**** DATASET EXCERPT ****
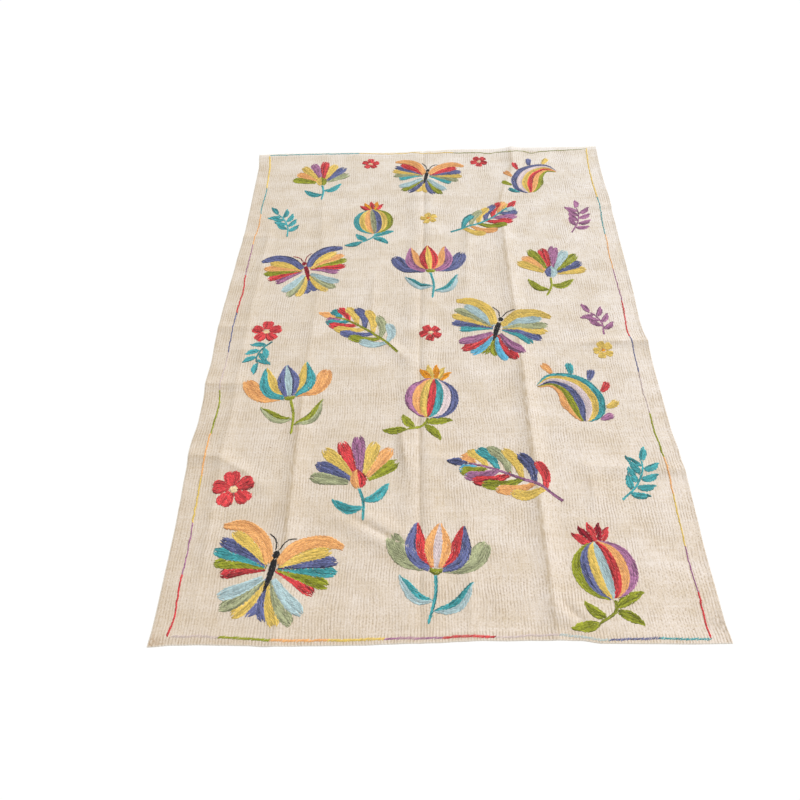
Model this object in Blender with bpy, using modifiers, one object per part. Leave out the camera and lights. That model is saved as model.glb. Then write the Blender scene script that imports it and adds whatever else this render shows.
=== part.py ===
"""A flat-woven cotton rug, opened out on the floor with the creases of its folds still in it.

Metres, +Z up. The length runs along Y, the width along X and the floor is z = 0. The origin
is the middle of the underside. The tables below are in millimetres, as a maker would write
them down: where the hem strays from a straight edge, and where each crease runs and how high
it stands off the floor. Between its creases the cloth lies flat.
"""

import math
from collections import namedtuple

import bpy
from mathutils import Vector

MM = 0.001

WIDTH = 1200.0
LENGTH = 1800.0
THICKNESS = 3.0

# How far in from a hem the cloth is drawn along with it.
HEM_REACH = 210.0
# A crease keeps a small round at its crest, as a share of its half width.
CREST_ROUND = 0.10
# Brings the two crests of a trough up to the full rise.
TROUGH_GAIN = 6.75
# Cloth lower than this lies on the floor.
LEAST_LIFT = 0.12

# Grid cells between the left hem, each upright fold in turn and the right hem.
COLUMNS_BETWEEN = (5, 11, 15, 13, 16)
ROWS = 74
# Columns crowd towards the folds by this share of their even spacing.
CROWDING = 0.45

CREAM = (0.70, 0.61, 0.50, 1.0)
ROUGHNESS = 0.95

Edge = namedtuple("Edge", "along out")
Station = namedtuple("Station", "x y rise")
Crease = namedtuple("Crease", "shape half_width stations")

# Each hem: the place along it, and how far it strays outward there.
LEFT_HEM = (
    Edge(900, -2), Edge(811, -8), Edge(475, -9), Edge(298, -2), Edge(189, 2), Edge(86, 6),
    Edge(-12, 7), Edge(-104, 4), Edge(-170, 7), Edge(-250, 3), Edge(-313, 3), Edge(-389, 9),
    Edge(-480, 6), Edge(-565, 3), Edge(-630, 1), Edge(-860, 1), Edge(-900, 0),
)
RIGHT_HEM = (
    Edge(900, 0), Edge(800, -5), Edge(729, -6), Edge(593, -2), Edge(529, -5), Edge(300, -5),
    Edge(183, -7), Edge(20, -11), Edge(-61, -5), Edge(-150, -7), Edge(-351, -7), Edge(-425, -1),
    Edge(-510, 1), Edge(-594, -3), Edge(-686, -6), Edge(-853, -5), Edge(-900, -1),
)
TOP_HEM = (
    Edge(-600, 4), Edge(-530, 8), Edge(-415, 8), Edge(-286, 7), Edge(-157, 0), Edge(-71, 1),
    Edge(14, 3), Edge(80, 10), Edge(228, 8), Edge(300, 12), Edge(440, 10), Edge(548, 8),
    Edge(600, 10),
)
BOTTOM_HEM = (
    Edge(-600, 10), Edge(-548, 4), Edge(-498, 3), Edge(-449, 4), Edge(-400, 5), Edge(-350, 8),
    Edge(-262, 6), Edge(-153, 5), Edge(-104, 3), Edge(-55, 2), Edge(-6, 1), Edge(44, -2),
    Edge(93, -4), Edge(142, -3), Edge(191, -4), Edge(241, -3), Edge(290, -3), Edge(339, 3),
    Edge(438, 4), Edge(521, 5), Edge(600, 4),
)

RIDGE = "ridge"
TROUGH = "trough"

# The four folds that run the length of the rug, from the left: where each passes and how
# high its crest stands.
UPRIGHT_FOLDS = (
    Crease(RIDGE, 34, (
        Station(-514, 520, 0), Station(-516, 440, 2.5), Station(-518, -620, 3),
        Station(-520, -880, 0),
    )),
    Crease(RIDGE, 44, (
        Station(-352, 640, 0), Station(-345, 540, 3), Station(-328, 300, 2.5),
        Station(-336, -120, 3), Station(-337, -270, 6), Station(-337, -780, 6),
        Station(-335, -920, 3),
    )),
    Crease(TROUGH, 64, (
        Station(-10, 930, 2), Station(-14, 480, 3.5), Station(-30, 60, 3),
        Station(-35, -380, 4), Station(-36, -740, 3), Station(-36, -920, 1),
    )),
    Crease(RIDGE, 46, (
        Station(300, 930, 5), Station(297, 790, 7), Station(264, 690, 4), Station(240, 600, 5),
        Station(239, 380, 6), Station(244, 60, 6), Station(245, -180, 8), Station(246, -540, 8),
        Station(247, -780, 6), Station(249, -920, 3),
    )),
)

# The short folds that run in from the side hems, and the pinches between all of them. The
# last pinch is the near left corner, which curls up.
CROSS_FOLDS = (
    Crease(RIDGE, 30, (Station(-620, 436, 3), Station(-540, 434, 3), Station(-460, 432, 0))),
    Crease(RIDGE, 32, (Station(-620, 30, 5), Station(-540, 28, 4), Station(-430, 22, 0))),
    Crease(RIDGE, 34, (Station(-620, -184, 5), Station(-520, -188, 5), Station(-410, -180, 0))),
    Crease(RIDGE, 36, (
        Station(-620, -416, 5), Station(-530, -424, 6), Station(-462, -468, 6),
        Station(-380, -540, 0),
    )),
    Crease(RIDGE, 32, (Station(620, 560, 2.5), Station(460, 565, 2.5), Station(380, 566, 0))),
    Crease(RIDGE, 36, (Station(620, -52, 6), Station(480, -54, 6), Station(320, -60, 0))),
    Crease(RIDGE, 34, (Station(620, -480, 5), Station(480, -474, 4), Station(330, -458, 0))),
)
PINCHES = (
    Crease(RIDGE, 34, (
        Station(-162, 290, 0), Station(-165, 190, 3), Station(-168, 70, 3), Station(-172, -30, 0),
    )),
    Crease(RIDGE, 36, (
        Station(132, 580, 0), Station(128, 470, 3), Station(112, 230, 3), Station(98, 90, 0),
    )),
    Crease(RIDGE, 34, (
        Station(-150, -10, 0), Station(-112, -52, 4), Station(-76, -96, 4), Station(-42, -130, 0),
    )),
    Crease(RIDGE, 32, (
        Station(-80, -310, 0), Station(-78, -370, 5), Station(-70, -430, 5), Station(-60, -500, 0),
    )),
    Crease(RIDGE, 36, (
        Station(-20, -430, 1), Station(64, -448, 4), Station(134, -478, 4), Station(190, -505, 0),
    )),
    Crease(TROUGH, 52, (
        Station(-240, -572, 0), Station(-180, -608, 4), Station(-112, -650, 5),
        Station(-20, -702, 0),
    )),
    Crease(RIDGE, 34, (
        Station(74, -570, 0), Station(72, -660, 3), Station(72, -820, 3), Station(70, -890, 0),
    )),
    Crease(RIDGE, 34, (Station(378, -450, 0), Station(372, -520, 3.5), Station(366, -600, 0))),
    Crease(TROUGH, 48, (Station(248, -790, 0), Station(282, -836, 4), Station(330, -886, 0))),
    Crease(RIDGE, 60, (Station(-625, -925, 9), Station(-585, -885, 5), Station(-530, -830, 0))),
)


def smooth_step(share):
    """Ease from 0 to 1, level at both ends."""
    share = min(max(share, 0.0), 1.0)
    return share * share * (3.0 - 2.0 * share)


def stray_at(hem, along):
    """How far a hem strays outward at a place along it, in millimetres."""
    rows = sorted(hem)
    for low, high in zip(rows, rows[1:]):
        if along <= high.along:
            share = smooth_step((along - low.along) / (high.along - low.along))
            return low.out + share * (high.out - low.out)
    return rows[-1].out


def drawn_point(x, y):
    """Where a point of the straight-edged cloth lies once its hems stray."""
    left = smooth_step(1.0 - (WIDTH / 2 + x) / HEM_REACH) * stray_at(LEFT_HEM, y)
    right = smooth_step(1.0 - (WIDTH / 2 - x) / HEM_REACH) * stray_at(RIGHT_HEM, y)
    bottom = smooth_step(1.0 - (LENGTH / 2 + y) / HEM_REACH) * stray_at(BOTTOM_HEM, x)
    top = smooth_step(1.0 - (LENGTH / 2 - y) / HEM_REACH) * stray_at(TOP_HEM, x)
    return x - left + right, y - bottom + top


def crest_shape(crease, away):
    """Share of the full rise that is left at a distance from a crease's line."""
    share = away / crease.half_width
    if share >= 1.0:
        return 0.0
    if crease.shape == TROUGH:
        return TROUGH_GAIN * share * (1.0 - share) ** 2
    rounded = math.hypot(share, CREST_ROUND) - CREST_ROUND
    return max(1.0 - rounded / (math.hypot(1.0, CREST_ROUND) - CREST_ROUND), 0.0) ** 2


def crease_lift(crease, x, y):
    """Height that one crease gives a point of the cloth."""
    nearest = math.inf
    rise = 0.0
    for start, end in zip(crease.stations, crease.stations[1:]):
        run = Vector((end.x - start.x, end.y - start.y))
        offset = Vector((x - start.x, y - start.y))
        share = min(max(offset.dot(run) / run.length_squared, 0.0), 1.0)
        away = (offset - share * run).length
        if away < nearest:
            nearest = away
            rise = start.rise + share * (end.rise - start.rise)
    return rise * crest_shape(crease, nearest)


def lift_at(x, y):
    """Height of the underside over the floor at a point of the cloth."""
    creases = UPRIGHT_FOLDS + CROSS_FOLDS + PINCHES
    lift = sum(crease_lift(crease, x, y) for crease in creases)
    return lift if lift > LEAST_LIFT else 0.0


def fold_x(crease, y):
    """Where an upright fold crosses a level of the rug."""
    rows = sorted(crease.stations, key=lambda station: station.y)
    if y <= rows[0].y:
        return rows[0].x
    for low, high in zip(rows, rows[1:]):
        if y <= high.y:
            return low.x + (y - low.y) / (high.y - low.y) * (high.x - low.x)
    return rows[-1].x


def column_x(column, y):
    """Place of a grid column at a level: the columns follow the folds and crowd at them."""
    lines = [-WIDTH / 2] + [fold_x(fold, y) for fold in UPRIGHT_FOLDS] + [WIDTH / 2]
    first = 0
    for count, low, high in zip(COLUMNS_BETWEEN, lines, lines[1:]):
        if column <= first + count:
            share = (column - first) / count
            share -= CROWDING * math.sin(2.0 * math.pi * share) / (2.0 * math.pi)
            return low + share * (high - low)
        first += count
    return lines[-1]


def make_cotton():
    """The rug's undyed cotton."""
    material = bpy.data.materials.new("undyed_cotton")
    material.use_nodes = True
    shader = material.node_tree.nodes["Principled BSDF"]
    shader.inputs["Base Color"].default_value = CREAM
    shader.inputs["Roughness"].default_value = ROUGHNESS
    shader.inputs["Metallic"].default_value = 0.0
    return material


def make_rug(collection):
    """The whole cloth, its turned hem included, as one sheet of even thickness."""
    columns = sum(COLUMNS_BETWEEN)
    bpy.ops.mesh.primitive_grid_add(x_subdivisions=columns, y_subdivisions=ROWS, size=2.0)
    rug = bpy.context.object
    rug.name = "rug"
    rug.data.name = "rug"
    for vertex in rug.data.vertices:
        column = round((vertex.co.x + 1.0) / 2.0 * columns)
        y = vertex.co.y * LENGTH / 2
        x = column_x(column, y)
        drawn_x, drawn_y = drawn_point(x, y)
        vertex.co = Vector((drawn_x, drawn_y, lift_at(x, y))) * MM

    # The stray of the hems is uneven, so the origin moves to the middle of the outline.
    for axis in (0, 1):
        places = [vertex.co[axis] for vertex in rug.data.vertices]
        middle = (min(places) + max(places)) / 2
        for vertex in rug.data.vertices:
            vertex.co[axis] -= middle

    shell = rug.modifiers.new("cloth thickness", "SOLIDIFY")
    shell.thickness = THICKNESS * MM
    shell.offset = 1.0
    rug.data.materials.append(make_cotton())
    rug.data.shade_smooth()
    for owner in list(rug.users_collection):
        owner.objects.unlink(rug)
    collection.objects.link(rug)
    return rug


def main():
    """Clear the scene and lay the rug in it."""
    for leftover in list(bpy.data.objects):
        bpy.data.objects.remove(leftover, do_unlink=True)
    collection = bpy.data.collections.new("creased_rug")
    bpy.context.scene.collection.children.link(collection)
    make_rug(collection)


main()
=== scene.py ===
"""The looks of a flat-woven cotton rug, opened out with the creases of its folds still in it.

Sizes of the cloth and the stitches are in millimetres, in the flat plan of the cloth: x
across the rug and y along it, from the rug's middle. The ground turns that plan into the
creased cloth as it lies on the floor, in Blender's metres, so stitches and weave follow the
creases. The studio's places are in metres.
"""

import logging
import math
from dataclasses import dataclass, field
from enum import Enum
from functools import partial
from typing import Any, Callable, Iterable, NamedTuple, Protocol, Sequence

import bpy
import numpy as np
from mathutils import Matrix, Vector

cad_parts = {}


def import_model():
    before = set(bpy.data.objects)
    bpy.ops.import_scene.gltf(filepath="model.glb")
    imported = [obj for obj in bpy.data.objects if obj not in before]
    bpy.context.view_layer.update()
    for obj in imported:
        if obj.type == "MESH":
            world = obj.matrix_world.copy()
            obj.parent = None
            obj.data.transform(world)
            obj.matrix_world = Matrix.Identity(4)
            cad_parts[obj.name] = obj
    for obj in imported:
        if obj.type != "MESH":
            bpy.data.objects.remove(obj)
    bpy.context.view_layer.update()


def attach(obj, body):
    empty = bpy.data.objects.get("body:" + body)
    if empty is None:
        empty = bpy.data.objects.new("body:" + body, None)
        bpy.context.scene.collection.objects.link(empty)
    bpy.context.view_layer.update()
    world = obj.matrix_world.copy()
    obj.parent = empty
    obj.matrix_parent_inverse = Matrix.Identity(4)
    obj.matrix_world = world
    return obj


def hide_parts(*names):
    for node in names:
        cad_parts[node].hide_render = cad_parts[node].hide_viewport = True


MM = 0.001
FLAT_PLACE = "flat_place"
FOLD_PLACE = "fold_place"
YARN_PLACE = "yarn_place"
STITCH_TONE = "stitch_tone"
BAKE_MAP = "OFBake"

LOG = logging.getLogger("rug")

# Which way the light comes from in the plan of the rug, in degrees from the x axis.
LIGHT_HEADING = 52.0

# Eases a value from one range into another, level outside it.
EASED = {"interpolation_type": "SMOOTHSTEP"}

Point = tuple[float, float]
Place = tuple[float, float, float]
Colour = tuple[float, float, float, float]
# Places along a hem or a line, each with how far it strays outward there.
Course = tuple[Point, ...]
Socket = bpy.types.NodeSocket
Adder = Callable[..., Socket | None]


class Station(NamedTuple):
    """A place that a crease passes, and how high it stands there."""

    x: float
    y: float
    rise: float


class Relief(Enum):
    """The two ways in which a crease stands off the floor."""

    RIDGE = "one soft crest"
    TROUGH = "two low crests with a pinched line between"


LEFT_HEM = (
    (900, -2), (811, -10), (475, -11), (298, -4), (189, 0.5), (86, 4.5), (-12, 5.5), (-104, 3),
    (-170, 5.5), (-250, 1.5), (-313, 1.5), (-389, 8), (-480, 4.5), (-565, 1.5), (-630, -0.5),
    (-860, -0.5), (-900, 0),
)
RIGHT_HEM = (
    (900, -1), (800, -5), (729, -6), (593, -3), (529, -6), (300, -7.5), (183, -8), (20, -12.5),
    (-61, -7), (-150, -9), (-351, -8.5), (-425, -3.5), (-510, -2), (-594, -4), (-686, -6.5),
    (-853, -6), (-900, -1.5),
)
TOP_HEM = (
    (-600, 4), (-530, 8), (-415, 8), (-286, 7), (-157, 0), (-71, 1), (14, 3), (80, 10), (228, 8),
    (300, 12), (440, 10), (548, 8), (600, 10),
)
BOTTOM_HEM = (
    (-600, 10), (-548, 4), (-498, 3), (-449, 4), (-400, 5), (-350, 8), (-262, 6), (-153, 5),
    (-104, 3), (-55, 2), (-6, 1), (44, -2), (93, -4), (142, -3), (191, -4), (241, -3), (290, -3),
    (339, 3), (438, 4), (521, 5), (600, 4),
)


def smooth_step(share: np.ndarray) -> np.ndarray:
    """Ease from 0 to 1, level at both ends."""
    share = np.clip(share, 0.0, 1.0)
    return share * share * (3.0 - 2.0 * share)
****
## WHAT IS BEING ASKED
Return exactly, please, the lines of the material from the first one down to and including the line where "opened out on" appears.

## EXERCISE RESPONSE
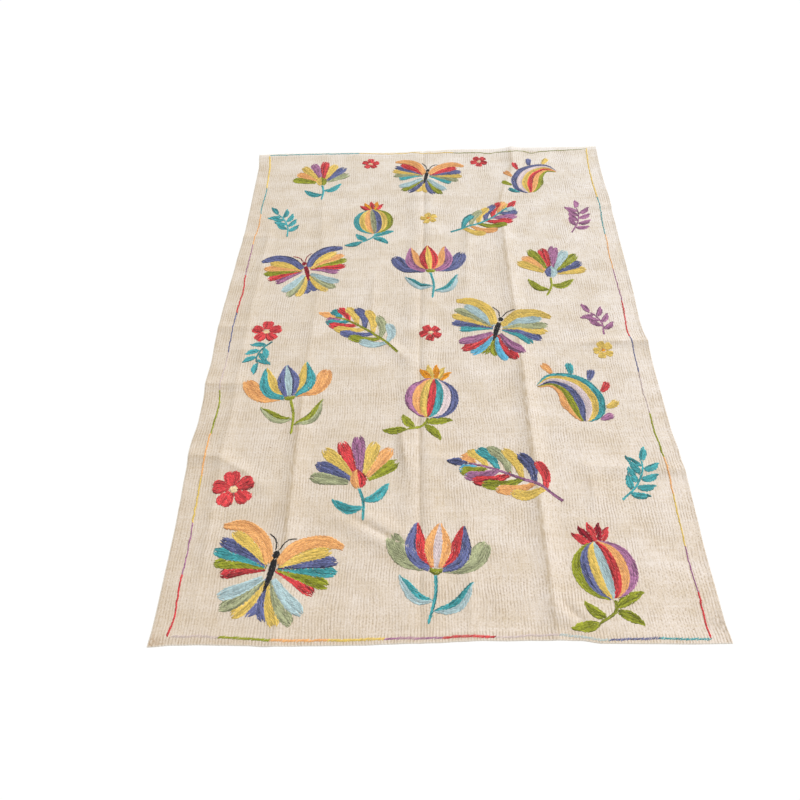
Model this object in Blender with bpy, using modifiers, one object per part. Leave out the camera and lights. That model is saved as model.glb. Then write the Blender scene script that imports it and adds whatever else this render shows.
=== part.py ===
"""A flat-woven cotton rug, opened out on the floor with the creases of its folds still in it.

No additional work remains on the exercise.